Posted: 1:04 am EDT
[twitter-follow screen_name=’Diplopundit’ ]
Afghanistan produces three-quarters of the world’s illicit opium, with cultivation reaching a record high in 2013. To reduce, among other things, illicit opium revenue for the insurgency in Afghanistan, the Department of State (Department), Bureau of International Narcotics and Law Enforcement Affairs (INL), assists the Government of the Islamic Republic of Afghanistan (GIRoA) with initiatives aimed at reducing opium’s supply and demand. Since 2006, INL has expended $220 million on seven Counternarcotics (CN) initiatives in Afghanistan according to its Financial Management Activity Report (FMAR).

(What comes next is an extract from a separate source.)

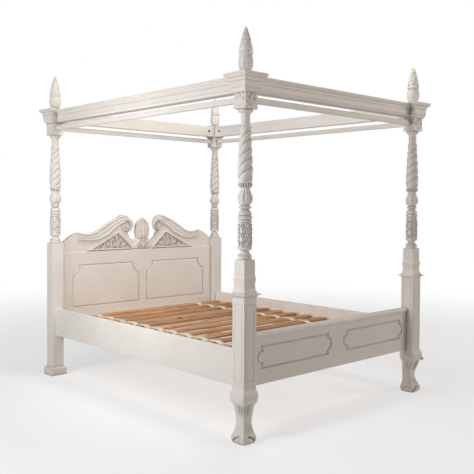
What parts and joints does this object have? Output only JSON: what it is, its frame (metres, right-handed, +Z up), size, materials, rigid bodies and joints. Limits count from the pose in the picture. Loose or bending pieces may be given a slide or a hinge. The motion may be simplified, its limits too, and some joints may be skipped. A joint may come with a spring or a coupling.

The degree to which INL’s CN program for Afghanistan has achieved desired results is unclear because INL has not fully developed or implemented Performance Measurement Plans (PMPs)2 to track progress for its CN initiatives and to allow for appropriate budgeting. As a result, INL cannot determine whether its Afghan CN initiatives are successful or should be revised, reduced, or canceled. Additionally, the long-term viability of CN initiatives is unclear because INL had not worked with the GIRoA to develop required sustainment plans that detail how CN initiatives will continue without U.S. assistance.
Above graphic extracted from State/OIG Audit of Bureau of International Narcotics and Law Enforcement Affairs Counternarcotics Assistance to Afghanistan, November 2014 (pdf).
Related to our blog post on Colombia, note that INL’s program in Afghanistan does not seem to include aerial eradication ( see State/INL: Anti-Drug Aerial Eradication in Colombia and the Cancer-Linked Herbicide, What Now?).